Tragedy struck outside the airport when a blast killed thirteen American service members and hundreds of civilians. Operations slowed but did not stop. As the formal withdrawal ended, the work changed shape. Instead of buses to open gates, rescues became quieter and more complex. Teams planned covert movements and moved families one by one across borders. Some stories will never be told publicly. Others surfaced later: flying a national women’s soccer team to safety, relocating mixed martial artists at risk, and chartering a flight that brought dozens of American citizens directly to New York.

The effort reached beyond the first flights. It was not only about escape but also about beginning again. The network raised funds for housing, helped people navigate schools and jobs, and supported mental health care for those who had seen too much. The mission was not a headline that faded with the news cycle. It continued into the following years, adapting to new routes, new rules, and new dangers. The number that mattered grew: tens of thousands of lives moved out of harm’s way.

At the center of it all remained a simple human promise. Chad remembered a friend who had saved his life more than once. Aziz remembered a partner who respected him as an equal. Their bond cut through bureaucracy and fear. It became a bridge for strangers—mothers and fathers, daughters and sons—who would never know either man personally but would feel the results in the ordinary safety of a quiet night’s sleep.

This story is not polished. It is messy, improvised, and full of close calls. Some buses made it. Some did not. Some gates opened. Others stayed shut. There were arguments at checkpoints, frantic phone calls, and lists that changed by the minute. But beneath the noise ran courage and stubborn compassion. Volunteers stayed up for days. Donors wired funds on faith. Soldiers on the line bent rules just enough to save a life. Local drivers risked their families to move strangers through alleys and side streets. Each small act joined to form something larger.
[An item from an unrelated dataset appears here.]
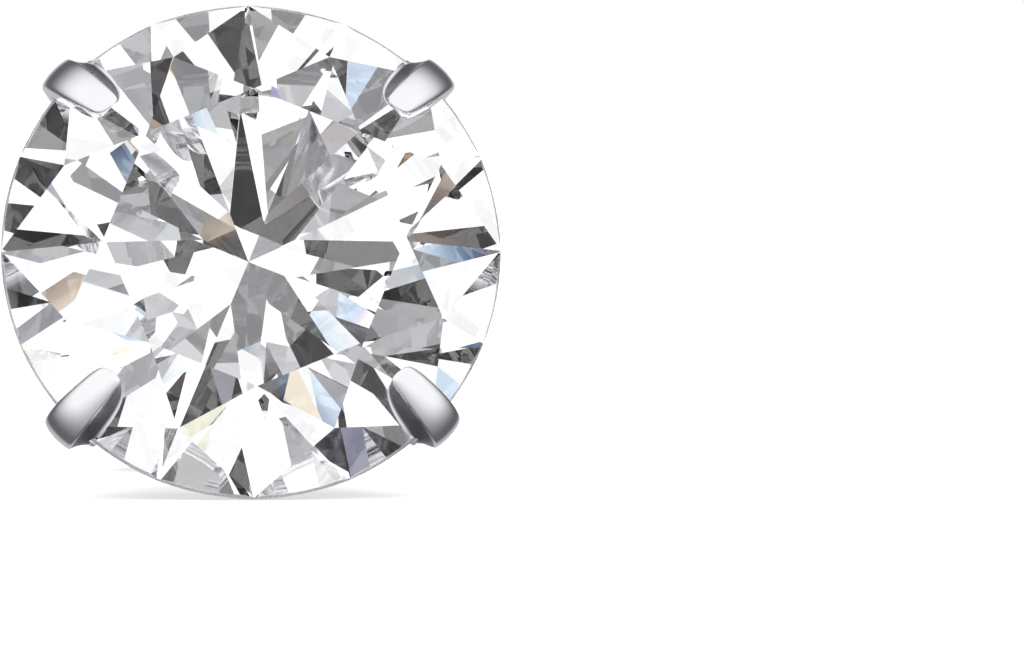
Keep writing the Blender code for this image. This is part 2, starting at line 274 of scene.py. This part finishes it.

Aziz’s role reminds us where heroism often starts: in noticing what is needed and stepping forward without being asked. He did that on raids and in offices, and later in apartment blocks full of displaced families. Chad’s part shows how duty can outlive a uniform. He could have stayed home and wished his friend luck. He chose instead to go back into the tangle and pull others through. Their choices didn’t fix a war. They did something smaller and, for the people on those buses, far more important—they gave a future.

By the end, the rescue numbers reached the tens of thousands, including American citizens and Afghan allies who had served shoulder to shoulder with U.S. forces. The work stretched across borders and even continued while other conflicts raged far away. The headline might sound grand, but the heart of the story is intimate. It is a Marine keeping a promise to an interpreter. It is a father determined to protect his children. It is a hand held out in the dark, and another hand taking it.

Friendship may seem like a soft word in the hard world of geopolitics. Here, it was steel. It carried people across airport gates and desert roads. It turned a single household rescue into a movement. It proved that even when governments move slowly and events spin out of control, ordinary people can still act with speed, clarity, and heart. That is the lesson worth keeping: one loyal relationship can spark a chain of help wide enough to change thousands of lives.